The killing of the al Qaeda chief in a U.S. raid on May 2 has strained ties between Washington and Islamabad, with suspicion in the United States that Pakistan knew where bin Laden was hiding and Pakistan angered by a raid it saw as a violation of sovereignty.

The drone strikes also anger many Pakistanis and are a source of friction between the allies. Pakistan officially objects to the attacks although U.S. officials say they are carried out on an understanding with Pakistan.

A drone fired two missiles at a vehicle in the North Waziristan region that was heading toward the Afghan border, killing eight militants, the Pakistani officials said.

"At least four drones are still flying over the area," said one of the officials, who declined to be identified.

The U.S. CIA regularly launches attacks with its pilotless aircraft at militants in Pakistan's Pashtun tribal lands who cross into Afghanistan to battle Western forces there.

But the third such strike since bin Laden's killing indicated an intensification of the attacks compared with the weeks before the Saudi-born militant was killed.

The U.S. raid on bin Laden's compound has embarrassed and enraged Pakistan's military and has added to already strained ties.

Pakistan rejects allegations that it was either incompetent in tracking down the man behind the September 11, 2001, attacks on the United States or complicit in hiding him in the town of Abbottabad just 50 km (30 miles) from Islamabad.

The United States wants to question bin Laden's three wives, who were found in his hideout after the U.S. raid and are in Pakistani custody, but Pakistan has yet to agree.

U.S. Ambassador Cameron Munter held talks at the Foreign Ministry but neither side gave any details.

Bin Laden's killing has also led to domestic criticism of the government and military in Pakistan, over both the fact bin laden had been able to live in the country apparently undetected, and over the secret U.S. raid.

Opposition leader and former premier Nawaz Sharif accused the military's powerful spy agency of negligence and incompetence.

Sharif, who heads the largest opposition party, rejected a government decision to put an army general in charge of the inquiry into intelligence lapses that led to bin Laden's killing, calling instead for a judicial commission to dispel doubts about the objectivity of the investigation.

The U.S. special forces who swooped in on helicopters from Afghanistan to kill bin Laden were undetected by Pakistani forces.

U.S. lawmakers are questioning whether Pakistan is serious about fighting militants in the region, and some have called for a suspension of American aid to Islamabad.

Pakistan's pervasive Inter-Services Intelligence (ISI) agency has a long history of contacts with Islamist militants.

The United States had not accused Pakistani officials of sheltering bin Laden but has said he must have had some sort of support network and they want to know about it.

Former Pakistani President Pervez Musharraf, an army general who seized power in 1999 and lives in exile in London, told ABC News that there was a possibility that rogue junior officers in the country's intelligence and military might have been aware of bin Laden's whereabouts for years.

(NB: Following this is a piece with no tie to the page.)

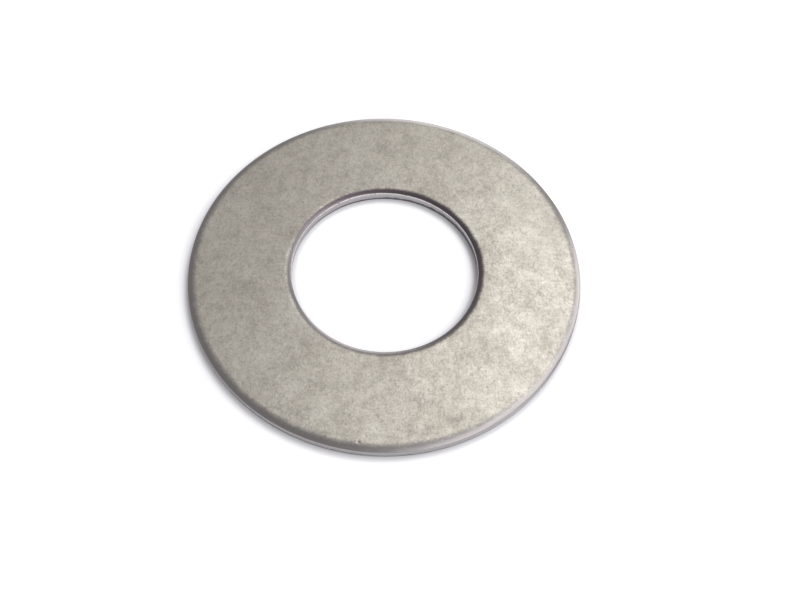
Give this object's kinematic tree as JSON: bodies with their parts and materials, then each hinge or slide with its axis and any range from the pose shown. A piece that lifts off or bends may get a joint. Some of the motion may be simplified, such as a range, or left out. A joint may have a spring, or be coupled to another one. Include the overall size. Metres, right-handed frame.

The United States has sent intelligence extracted from material seized from bin Laden's compound to several foreign governments, U.S. and Western counter-terrorism officials told Reuters.

Among the material being examined most closely is what a U.S. official described as a "handwritten manual" that American experts believe was penned by bin Laden himself.

The United States and the governments with which it has shared data have found no evidence of specific, imminent plots against U.S. or Western targets, officials said.

In Washington, a U.S. senator who was shown photographs of bin Laden after he was shot said they left no doubt he was dead.

James Inhofe, an Oklahoma Republican, said he saw 15 photographs and described some that showed brain matter protruding from an eye socket

"They're gruesome, of course, because it was taken right after the incident," Inhofe told Fox News.

U.S. President Barack Obama decided not to release post-mortem photos of bin Laden because doing so could incite violence and be used as an al Qaeda propaganda tool.